Retailers generally have the same goals: to increase sales and profit. Retailers can increase revenue and profit by acquiring more customers, and by persuading each customer to buy more products, more expensive products, or more profitable products. Retailers generally focus on their customers in order to increase sales. They try to improve customer service and offer a unique and pleasant shopping experience. Customers respond positively to businesses that try to understand their needs, and who offer better and faster services.
Some factors affecting in-store sales are the number of customers willing to purchase a product at the store and the time that is required to process customers' purchases at the store. Time is often a critical factor. Customers do not like to wait.

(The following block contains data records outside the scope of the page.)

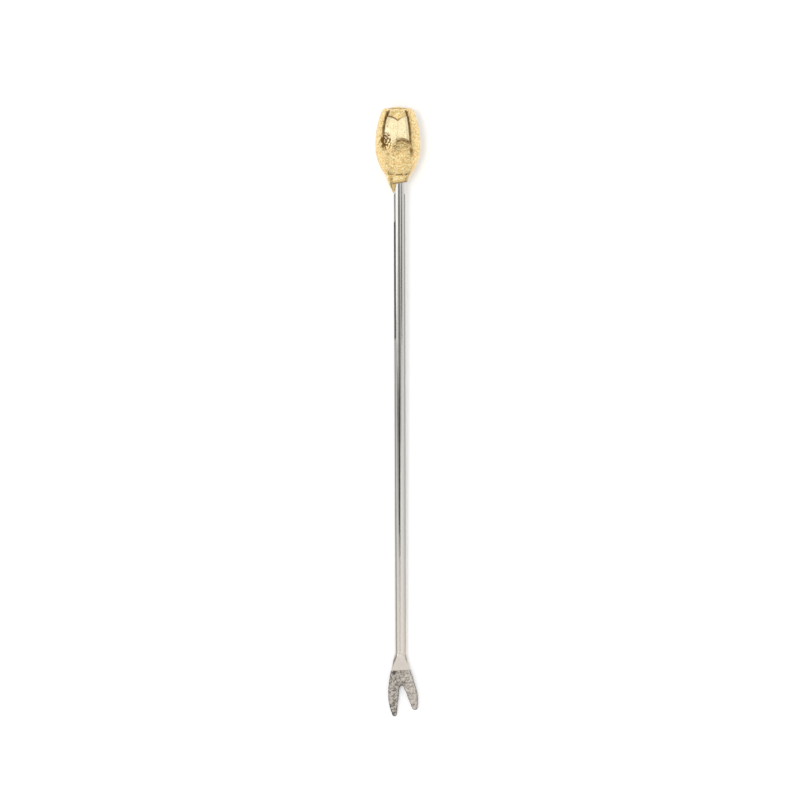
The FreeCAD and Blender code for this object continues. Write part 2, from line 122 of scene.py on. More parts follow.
def linear(code):
    """An sRGB hex colour as the linear colour that Blender takes."""
    shares = [int(code[at : at + 2], 16) / 255 for at in (1, 3, 5)]
    straight = [s / 12.92 if s <= 0.04045 else ((s + 0.055) / 1.055) ** 2.4 for s in shares]
    return (*straight, 1.0)


def add(tree, kind, inputs, **settings):
    """Adds a node with its settings, and sets or links each of its inputs."""
    node = tree.nodes.new(kind)
    for name, setting in settings.items():
        setattr(node, name, setting)
    for name, source in inputs.items():
        if isinstance(source, bpy.types.NodeSocket):
            tree.links.new(source, node.inputs[name])
        else:
            node.inputs[name].default_value = source
    return node


def new_material(name):
    """An empty node material, and its tree."""
    material = bpy.data.materials.new(name)
    material.use_nodes = True
    material.node_tree.nodes.clear()
    return material, material.node_tree


rises = np.linspace(STEM_START, STEM_TOP, STEM_ROWS)
turns = np.linspace(0, 2 * math.pi, STEM_COLUMNS, endpoint=False)
rise, turn = np.meshgrid(rises, turns, indexing="ij")
on_stem = np.stack((STEM_RADIUS * np.sin(turn), rise, STEM_RADIUS * np.cos(turn)), axis=-1)
wave = lumps(on_stem * (1, STEM_WAVE_STRETCH, 1), STEM_WAVE_WIDTH, 1)
radius = STEM_RADIUS - STEM_WAVE_DEPTH * wave
on_stem = np.stack((radius * np.sin(turn), rise, radius * np.cos(turn)), axis=-1)
satin = np.clip((SATIN_END - rise) / (SATIN_END - SATIN_START), 0, 1)
drawn_stem = skin_mesh("drawn_stem", on_stem, {"satin": satin})

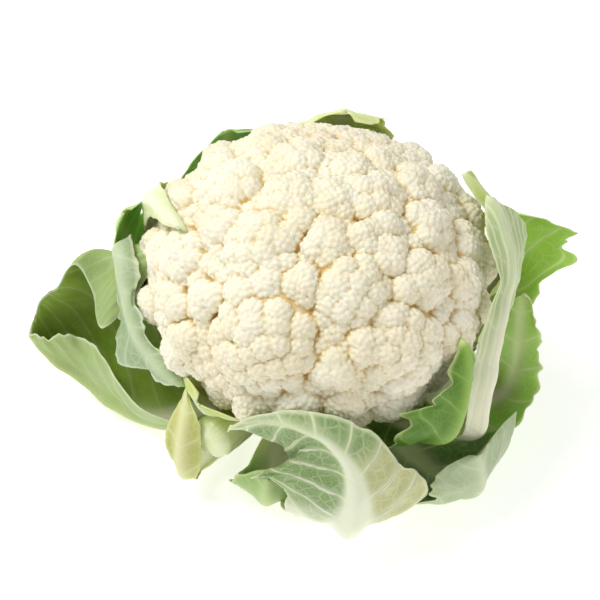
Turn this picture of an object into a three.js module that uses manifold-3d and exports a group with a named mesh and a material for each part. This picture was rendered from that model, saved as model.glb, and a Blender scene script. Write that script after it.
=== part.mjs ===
// A whole cauliflower as sold: a domed white head on a cut stalk, inside a whorl of trimmed outer leaves.
// Millimetres, +Z up. The origin is the centre of the stalk's cut face, which the vegetable stands on.
// Azimuths are degrees about +Z from +X, and the side towards -Y is the one that the photograph shows.
import * as THREE from "three";
import { mergeVertices } from "three/addons/utils/BufferGeometryUtils.js";
import Module from "manifold-3d";

const wasm = await Module();
wasm.setup();

// Driving dimensions of the head
const headRadius = 80; // widest radius, over the florets of the rim
const headRise = 62; // from the rim's plane to the crown
const headMiddle = 78; // height of the rim's plane
const headNeck = 28; // radius where the head meets the stalk
const headUnder = 34; // from the rim's plane down to the neck
const headBowl = 37; // depth of the bowl shape that the underside follows
const headFacets = 19; // divisions of each edge of the icosahedron that the head is shaped from

// Driving dimensions of the florets
const floretBulge = 1.07; // a floret's sphere against the radius that shows
const lobePitch = 11; // spacing of the lobes on a floret
const lobeRadius = 7;
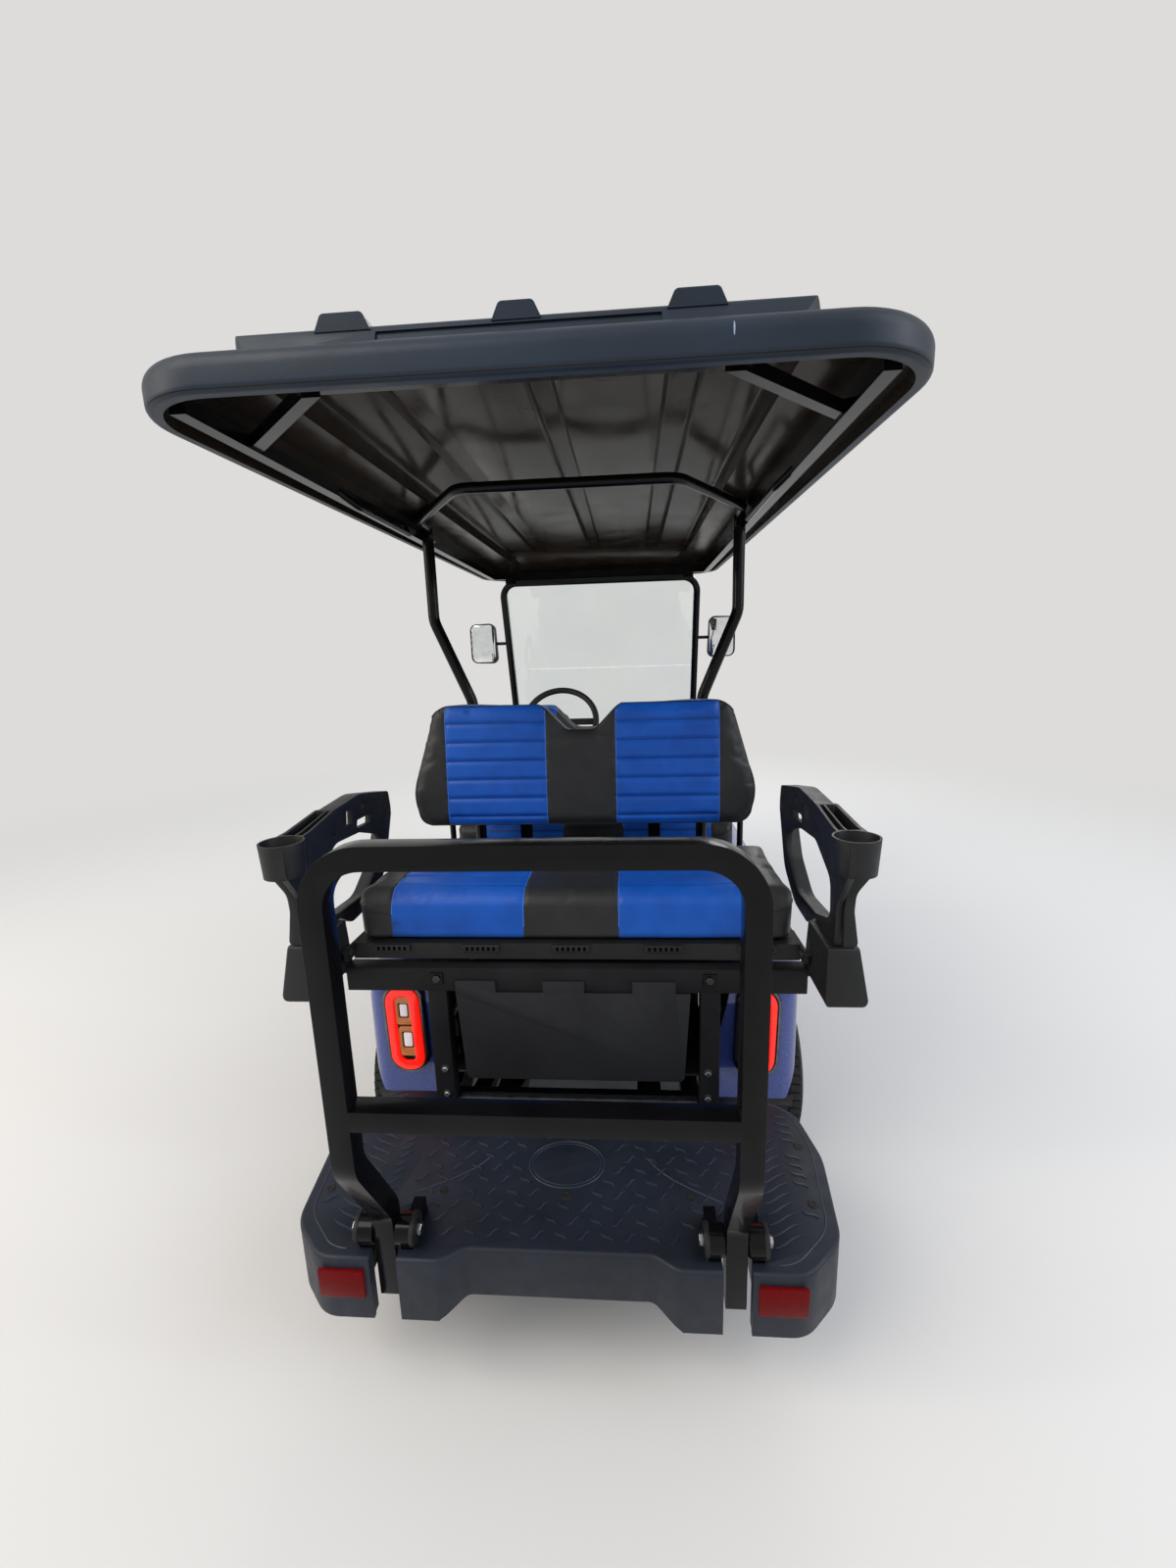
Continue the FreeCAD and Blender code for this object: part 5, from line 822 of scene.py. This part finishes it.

If a consumer visits a store looking for a particular product, he or she has to: find a store, physically access the store, find the desired products in the store, interact with a sales associate, and then purchase his or her product. To complete a purchase, the consumer has to first find a checkout inside a store, and then visit a register to complete his or her purchase. Sometimes this can be a long process, and consumers may experience a lot of difficulties when they shop and pay for their desired items.
The delays and difficulties associated with locating and purchasing an item can have a negative effect on a retailer's sales. If customers are forced to wait for assistance to locate or purchase an item, they may become frustrated and leave the store without making the purchase, leading to lost revenue. In addition, a customer who leaves due to delays in checking out may fail to return the item to the proper stock location, leading to additional overhead. Delays and lack of attention may further lead to an overall poor shopping experience, discouraging customers from shopping at that store again. These two aspects—being forced to wait and a poor shopping experiences—can lead to lost sales for a retailer.
In addition, to complete a purchase transaction, consumers usually must carry cash or a debit/credit card. Forgetting a wallet means that a consumer has to postpone his or her purchase. It is more likely that a consumer will forget his or her wallet than mobile device when he or she leaves the home.
Modern technologies are rapidly becoming a part of the connection between customers and retailers, and this new relationship calls for new approaches. Today, more than four billion people own mobile devices. Many people are moving from standard cell phones to internet-enabled smart phones, tablets and other e-devices that are as powerful as computers. Customers are a click away from buying products. For customers, the benefit is all about convenience. Using modern technologies makes life easier. The massive growth of social media, e-commerce and mobile commerce has shifted customers' expectations of their shopping and paying experience.
Today there are systems that exist in the marketplace that allow a consumer to pay for his or her purchase in-aisle, however these systems typically require the consumer to interact with either a mobile-device-carrying personal retail associate that processes the transaction using the consumers' physical plastic payment card in combination with a proprietary hardware device or that requires the consumer to stop at a self-service kiosk, scan a code using his or her mobile device at a kiosk and print out a paper receipt verifying the transaction which is then to be shown by the consumer at the exit to a retail sales associate who would first examine the paper receipt and if necessary enter the receipt transaction details to confirm that the transaction was successful. These systems typically use proprietary software and hardware, such as a mobile device magnetic card or EMV (chip) reader attachment or a kiosk that is used to either take final payment or that provides the consumer with a paper receipt which then needs to be displayed as the consumer leaves the store. Generally speaking, the currently existing systems require the use of a physical payment card and/or that requires an interaction with an actual store associate to process the payment.
Such existing mobile shopping applications do not provide a complete and secure solution for in-store mobile payment and self-checkout. For example, methods involving visual inspection of a paper receipt are vulnerable to duplication and falsification and generally slow down the customer's shopping process.
In view of the above, it would be beneficial to provide a system that allows a consumer to proceed with a transaction for goods on demand, and to do so in a secure fashion that is acceptable to both the consumer and the retailer.